Habituée à confectionner plusieurs tenues pour ses enfants à chaque fête, elle a dû se résigner cette année à en faire une seule : « On veut faire plaisir, mais il faut garder en tête les dépenses de janvier », ibdique-t-elle en continuant son travail. Un sentiment partagé par ses collègues, qui jonglent entre responsabilités et aspirations festives.

Solutions ingénieuses

Face à l’incertitude économique, des solutions ingénieuses émergent. À Koumassi Remblais, Aïssata D., vendeuse de pain, anticipe en achetant peu à peu des produits non périssables pour les festivités : « Un kilo d’huile ici, un sac de riz là-bas… ça aide à ne pas tout ressentir d’un coup », explique-t-elle. La planification mensuelle se révèle un véritable bouclier contre la flambée incessante des prix.

À Angré, quartier plus aisé, cette prudence reste également évidente. Clarisse Z., employée dans une microfinance, anticipe Noël avec simplicité : « un repas modeste mais soigné pour privilégier l’ambiance ». Pendant ce temps, Zeinab T., étudiante, se rapproche de ses proches pour cotiser ensemble et alléger les charges : « Chacun peut contribuer selon ses moyens ; rien ne surpasse le partage familial, loin des excès et comparaisons », dit-elle avec sérénité.

 Abondance et mélancolie

Sur les marchés d’Abidjan comme le Forum d’Adjamé ou Cocovico, la réalité économique tempère l’effervescence habituelle de décembre. Les étals débordent de produits colorés : tomates écarlates, guirlandes scintillantes et jouets enfantins. Mais les acheteurs hésitent. Dame Péguy S., vétérane des jouets depuis dix ans à Adjamé, constate un effritement des ventes : « Les parents choisissent entre nourrir leur famille ou offrir un petit plaisir », constate-t-elle avec une certaine amertume.

À Yopougon Maroc, Alain E., partage ce constat : « Les enfants regardent sans insister… et les parents promettent toujours de revenir, mais on sait qu’ils ne le feront pas », dit-il.

Même les décorations longtemps prisées peinent à séduire cette année. Ibrahim, vendeur au marché Cocovico, en plaisante malgré lui : « Les guirlandes bon marché trouvent preneurs, mais celles qui brillent comme à Dubaï ? Personne ne les regarde sérieusement », lance-t-il dans un éclat de rire forcé.

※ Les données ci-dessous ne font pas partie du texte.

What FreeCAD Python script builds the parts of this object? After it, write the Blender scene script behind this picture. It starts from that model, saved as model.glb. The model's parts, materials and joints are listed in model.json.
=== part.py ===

Volaille et vêtement à prix d’or

Au cœur des préparatifs culinaires, la volaille incontournable devient un luxe pour certains ménages. Les vendeurs observent une tension palpable : négociations prolongées et quantités réduites traduisent les défis posés par un pouvoir d’achat sous pression.  Les cris perçants des animaux, les plumes virevoltantes et l’odeur chaude du poulailler forment une scène emblématique des festivités de fin d’année.  Bamba El- Abdoulaye, vendeur depuis cinq ans, au marché de Cocovico (Cocody Angré), partage quelques observations : « Le prix des poulets traditionnels varie désormais entre 2 000 et 3 000 francs. Quant aux pondeuses, elles atteignent 5 000 francs. Cela freine beaucoup de gens ».  Non loin, un homme observe une pondeuse, hésite un instant, puis la repose avant de se tourner vers sa femme avec un sourire amusé : « Chérie, et si on se contentait uniquement des ailes, ça irait ? »  Le vendeur éclate de rire : « Juste les ailes ? Ça là, c’est encore 2025 qui vous complique la vie hein ! »    

Tout à changé *

Dans les commerces, les clients viennent, regardent, comparent… et souvent repartent sans acheter.  Dans une petite boutique de vêtements au sein du marché Cocovico, parée de guirlandes lumineuses clignotantes, Vanessa Niamkey. repositionne une robe pailletée qui semble avoir attendu trop longtemps sur son cintre.  « Depuis cette année, tout a changé. Avant, les clientes arrivaient, achetaient vite. Les robes à 7 000 partaient sans problème. Aujourd’hui, même pour celles à 5 000 FCFA, trouver preneur est compliqué ».

Un groupe de jeunes femmes entre dans la boutique, plaisante en parcourant les rayons, immortalise quelques souvenirs en prenant des selfies… et quitte les lieux sans rien acheter. Vanessa N., toujours bienveillante, esquisse un sourire : « Au moins, elles ont embelli la boutique avec leurs photos ! »

Humour….

Avec des jouets ayant des prix faramineux, un poulet devenu presque un produit de luxe et des décorations hors de prix, certains parents se résignent avec une remarque teintée d’ironie : « Si seulement les enfants se contentaient d’une guirlande et d’une bougie, on serait riches ! ». C’est peut-être là que réside la véritable magie des fêtes en Côte d’Ivoire. Malgré la cherté de la vie, les sourires persistent, les solutions alternatives se trouvent, l’entraide prime… et surtout, l’humour reste intact. Tant que la famille peut se réunit autour d’un bon éclat de rire, l’augmentation des prix peut attendre le lendemain.